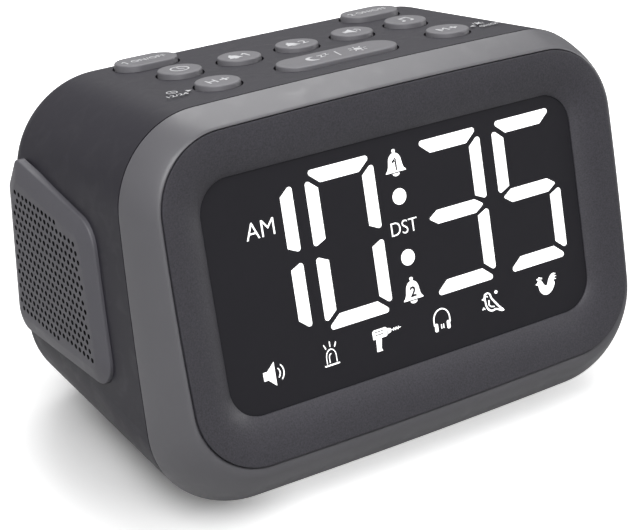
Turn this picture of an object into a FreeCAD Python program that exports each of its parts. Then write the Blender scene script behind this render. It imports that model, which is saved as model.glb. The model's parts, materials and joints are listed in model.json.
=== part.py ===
import FreeCAD, Part
import math
import os
from FreeCAD import Placement, Rotation, Vector

os.makedirs("parts", exist_ok=True)

# ---------------------------------------------------------------- driving sizes
# Millimetres. +X is to the right along the front, +Y goes into the depth, +Z is up.
# The origin is on the table, under the middle of the clock.

CLEAR = 0.35            # visible gap between two mouldings
SLIP = 0.15             # gap round a piece that is dropped into a pocket
WALL = 2.4              # housing wall
BASE_GAP = 1.2          # height of the flat base over the table

# Seam plane: the edge where the bezel meets the housing.
SEAM_Y = -21.1
SEAM_LEAN = 9.7         # degrees that the seam leans back
SEAM_HALF_W = 66.0
SEAM_HALF_H = 45.05
SEAM_CORNER = 21.0
SEAM_BOW = 0.85

# Front plane: the edge where the grey bezel meets the dark inner frame.
BEZEL_DEPTH = 12.1      # how far the front plane lies before the seam plane
BEZEL_RISE = 6.36       # how far its middle lies above the seam's middle
BEZEL_SIDE = 4.8        # width of the bezel at the sides, seen from the front
BEZEL_TOP = 7.75        # the same at the top and bottom
BEZEL_FULLNESS = 1.29   # section of the bezel: 1 is a quarter round, 2 is nearly a flat bevel
FRONT_LEAN = 15.24
INNER_CORNER = 16.9
INNER_BOW = 0.9

# Back wall of the housing, upright.
HOUSING_DEPTH = 64.2    # from the seam's middle to the back wall
BACK_NARROWING = 1.1    # how much the half width shrinks on the way
BACK_LOWERING = 4.4     # the same for the half height
BACK_CORNER = 22.3
BACK_BOW = 0.4
BACK_ROUNDING = 8.0

# Top of the housing, which slopes down to the back; the buttons move at right angles to it.
TOP_SLOPE = 7.77
BUTTON_RISE = 0.81      # height of the button faces over the seam's top edge
TRAVEL = 0.6

# Display window.
FRAME_SIDE = 9.64       # width of the dark surround at the sides
FRAME_TOP = 10.4        # the same at the top and bottom
LENS_CORNER = 7.9
LENS_DROP = 3.2         # how far the window lies behind the front plane
LENS_THICK = 1.5
LENS_LEDGE = 1.6        # width of the lens hidden behind the frame
FRAME_DEPTH = 6.5

# Speaker and its grille on the left; the right grille is its mirror image.
GRILLE_RISE = 2.8       # how far the perforated face stands out past the seam's half width
GRILLE_SINK = 0.7       # how far the grille's foot is let into the side wall
SPEAKER_GAP = 3.1       # from the grille's foot to the speaker's flange
SPEAKER_SHARE = 0.27611  # the speaker's square flange, against the housing's mean of height and depth
SPEAKER_SIDE = 8.3      # from the flange to the back wall

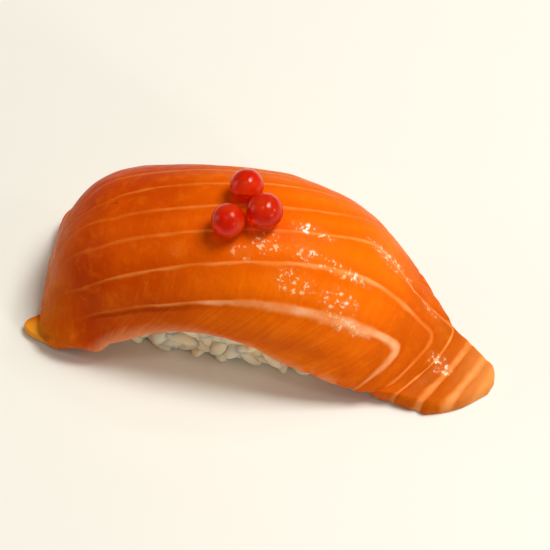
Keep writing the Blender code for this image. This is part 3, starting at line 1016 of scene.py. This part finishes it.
def piece_from(bm, name, material):
    """Puts a bmesh in the scene as one smooth piece on the nigiri's only body."""
    mesh = bpy.data.meshes.new(name)
    bm.to_mesh(mesh)
    bm.free()
    mesh.materials.append(material)
    mesh.shade_smooth()
    piece = bpy.data.objects.new(name, mesh)
    bpy.context.scene.collection.objects.link(piece)
    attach(piece, "root")
    return piece


def area_light(name, direction, distance, size, power):
    """A square soft light that looks at the nigiri from a direction."""
    data = bpy.data.lights.new(name, "AREA")
    data.size = size
    data.energy = power
    data.color = LIGHT_COLOUR
    light = bpy.data.objects.new(name, data)
    bpy.context.scene.collection.objects.link(light)
    toward = Vector(direction).normalized()
    light.location = toward * distance
    light.rotation_euler = toward.to_track_quat("Z", "Y").to_euler()


def studio():
    """The floor, the lights and the room's soft light."""
    bpy.ops.mesh.primitive_plane_add(size=FLOOR_SIZE, location=(0, 0, -FLOOR_DROP))
    floor = bpy.context.object
    floor.name = "floor"
    floor.data.materials.append(floor_material())
    for light in LIGHTS:
        area_light(*light)
    world = bpy.data.worlds.new("soft_room")
    world.use_nodes = True
    world.node_tree.nodes["Background"].inputs["Color"].default_value = ROOM_COLOUR
    world.node_tree.nodes["Background"].inputs["Strength"].default_value = ROOM_STRENGTH
    bpy.context.scene.world = world
    bpy.context.scene.view_settings.view_transform = "Standard"


def view():
    """The camera, from above the front side."""
    level = math.cos(CAMERA_ELEVATION)
    away = Vector((math.sin(CAMERA_AZIMUTH) * level, -math.cos(CAMERA_AZIMUTH) * level,
                   math.sin(CAMERA_ELEVATION)))
    data = bpy.data.cameras.new("camera")
    data.lens = CAMERA_LENS
    camera = bpy.data.objects.new("camera", data)
    camera.location = Vector(CAMERA_TARGET) * MM + away * CAMERA_DISTANCE
    camera.rotation_euler = away.to_track_quat("Z", "Y").to_euler()
    bpy.context.scene.collection.objects.link(camera)
    bpy.context.scene.camera = camera


def main():
    """Makes every piece, then the studio and the view."""
    roe_glow_places = [Vector(place) * MM for place in ROE_GLOW_PLACES]
    slice_piece = salmon_slice(salmon_material(), roe_glow_places)
    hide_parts("salmon_slice")
    rice = rice_material()
    for piece in (rice_core(rice), rice_grains(rice)):
        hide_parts("rice_block")
    skin, yolk = roe_skin_material(), roe_yolk_material()
    for number in BEADS:
        for piece in roe_bead(number, skin, yolk):
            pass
    studio()
    view()


main()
********************
Copy out all lines above that include the string "materials".

Turn this picture of an object into a FreeCAD Python program that exports each of its parts. Then write the Blender scene script behind this render. It imports that model, which is saved as model.glb. The model's parts, materials and joints are listed in model.json.
    mesh.materials.append(material)
    floor.data.materials.append(floor_material())